■ **Task requirements**
Can the data below be set down again exactly, line for line?

■ **Data block**
start

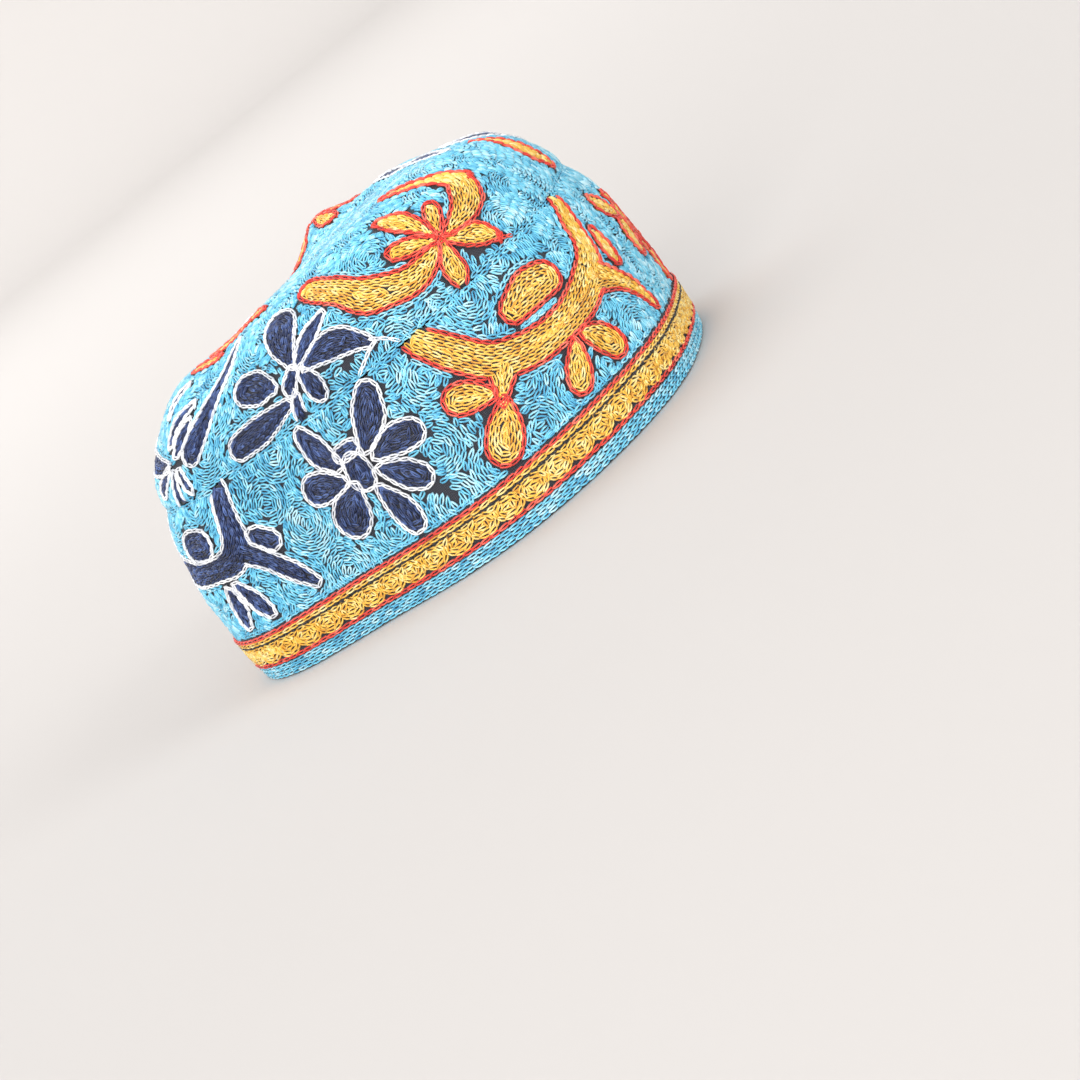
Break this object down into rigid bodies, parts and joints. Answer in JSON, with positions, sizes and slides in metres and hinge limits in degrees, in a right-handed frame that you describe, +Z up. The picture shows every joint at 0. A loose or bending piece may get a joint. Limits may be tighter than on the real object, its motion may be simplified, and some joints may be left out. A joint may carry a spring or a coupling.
{
  "type": "tubeteika skullcap",
  "caption": "Soft embroidered skullcap with a domed crown, an upright side band, a gold border strip and a narrow blue rim edging, open below for the head.",
  "frame": {"origin": "on the surface that the rim rests on, under the middle of the cap", "axes": "+Z up through the crown, -Y the side seen in the picture, +X to the right of it"},
  "size_m": [0.1834, 0.1766, 0.1023],
  "materials": {
    "sky_embroidery": "chain-stitched rayon thread on dark ground cloth",
    "gold_embroidery": "chain-stitched rayon thread on dark ground cloth",
    "ground_cloth": "plain woven cotton, matt",
    "red_thread": "satin rayon thread",
    "navy_thread": "satin rayon thread",
    "white_thread": "satin rayon thread"
  },
  "bodies": {
    "root": {"crown": "sky_embroidery", "side_band": "sky_embroidery", "border_band": "gold_embroidery", "rim_edge": "sky_embroidery"}
  },
  "joints": []
}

end

■ **Solution**
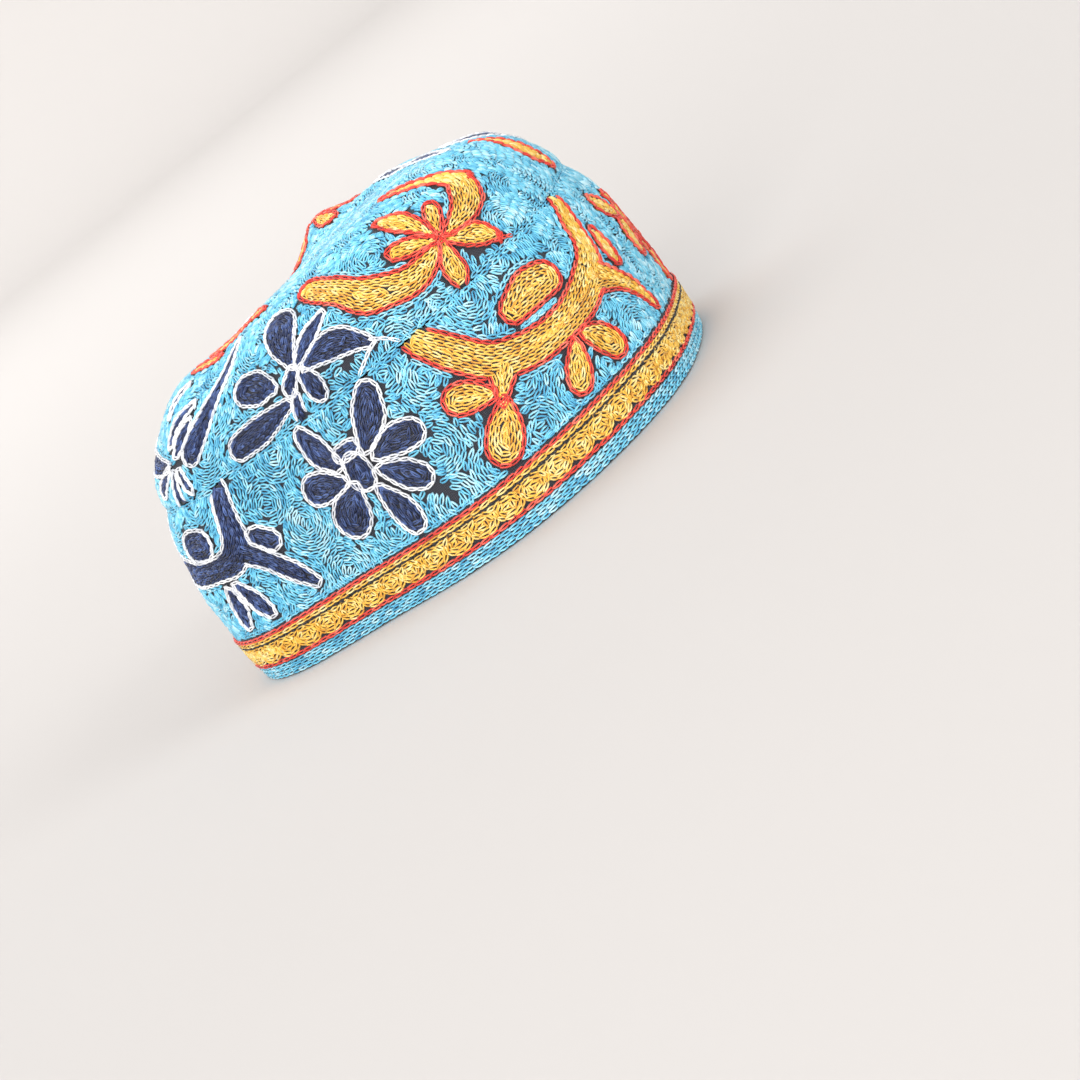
Break this object down into rigid bodies, parts and joints. Answer in JSON, with positions, sizes and slides in metres and hinge limits in degrees, in a right-handed frame that you describe, +Z up. The picture shows every joint at 0. A loose or bending piece may get a joint. Limits may be tighter than on the real object, its motion may be simplified, and some joints may be left out. A joint may carry a spring or a coupling.
{
  "type": "tubeteika skullcap",
  "caption": "Soft embroidered skullcap with a domed crown, an upright side band, a gold border strip and a narrow blue rim edging, open below for the head.",
  "frame": {"origin": "on the surface that the rim rests on, under the middle of the cap", "axes": "+Z up through the crown, -Y the side seen in the picture, +X to the right of it"},
  "size_m": [0.1834, 0.1766, 0.1023],
  "materials": {
    "sky_embroidery": "chain-stitched rayon thread on dark ground cloth",
    "gold_embroidery": "chain-stitched rayon thread on dark ground cloth",
    "ground_cloth": "plain woven cotton, matt",
    "red_thread": "satin rayon thread",
    "navy_thread": "satin rayon thread",
    "white_thread": "satin rayon thread"
  },
  "bodies": {
    "root": {"crown": "sky_embroidery", "side_band": "sky_embroidery", "border_band": "gold_embroidery", "rim_edge": "sky_embroidery"}
  },
  "joints": []
}